Si por algo me hubiera gustado ser filósofo, como el inefable Bernard-Henry Lévy, es por tener en la cocina a una cabaretera como Arielle Dombasle, cincuenta y cuatro años de sinuosidades, melena en cascada fáustica de fuego, ojos claros de verde promesa, labios de muelles entrecruzados y unos pechos tan redondos y firmes como un delicioso camembert recién comprado. ¿Dónde escondía el filósofo tan áureo trofeo?
La revista París Match desgarra ahora el velo de Isis y la diosa misma, como un premio jupiterino, se nos ofrece medio desnuda para el solaz del más vistoso de los sentidos. Arielle Dombasle, según diría su marido, plagiando al divino Aristóteles, es el movimiento de lo inmóvil, el alma del ser que aparece para realizarse y completarse; la entelequia que, cuan un fragmento de eternidad, se introduce en los cuerpos y los anima, interviene en lo orgánico y orienta su funcionamiento, lo conduce a su fin y vigila su destino.
Arielle solamente tiene un defecto.
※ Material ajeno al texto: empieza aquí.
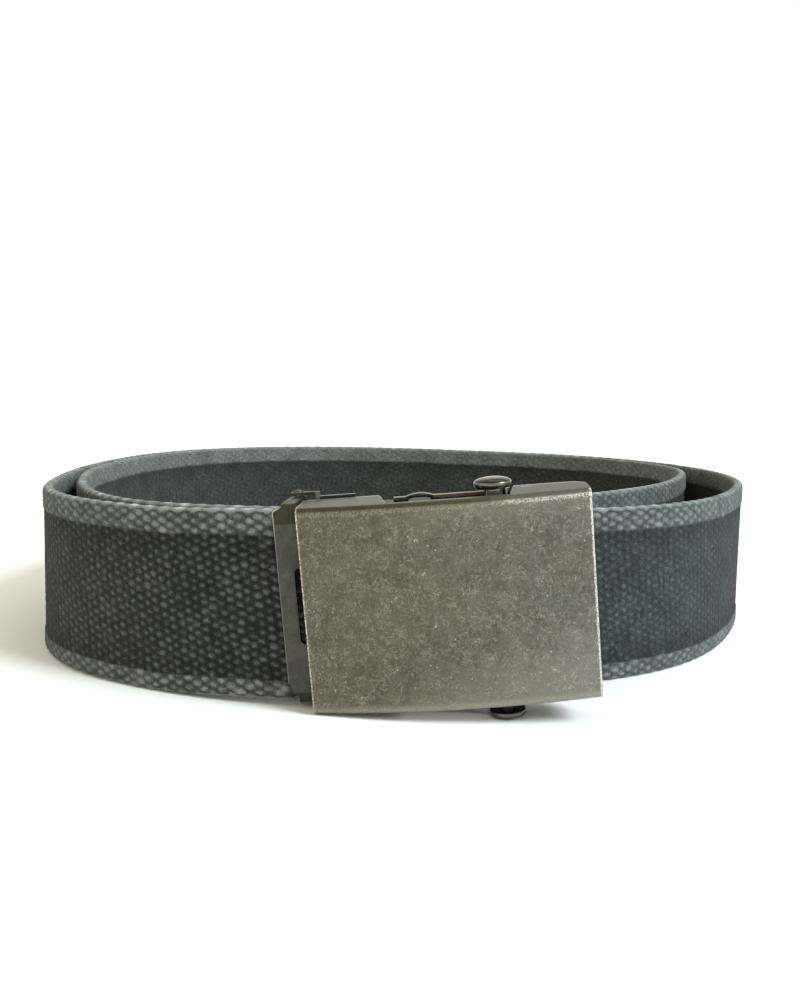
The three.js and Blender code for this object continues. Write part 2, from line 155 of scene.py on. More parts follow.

Al parecer, es abstemia y lo predica, como acaba de hacer la ministra Salgado, claro que ésta no presenta tan exuberantes formas como para venir a dar lecciones de puritanismo alcohólico ni de nada que se le ocurra. Sin embargo, si Arielle me lo pidiera, yo sería capaz de acudir contrito a una sesión de alcohólicos anónimos, beberme seguidos un par de litros de agua y vaciar, sin conceder más allá de dos lágrimas, una botella del mejor vino por el desagüe oscuro de un horrible fregadero. Porque lo que ignora la ministra Salgado es que un vicio nefando se cura mediante otro vicio igual de nefando. Y ella no está en condiciones de ofrecernos una alternativa a su propuesta antialcohólica de monja de las llagas. El vicio de beber, cualquier vicio, en general, es el goce de la libertad. Es el placer de la posibilidad de pecar, inherente al acto mismo de la Creación. Arielle Dombasle, en cambio, sí está en condiciones de pedir sacrificios, pues a cuerpo gentil nos propone un pecado por otro. A la ministra Salgado, amigos míos, le faltan demasiados güisquis y una miríada de curvas para llegar a la sabiduría mundana de Arielle. Y, para colmo, ni su marido es filósofo. Un atrevimiento.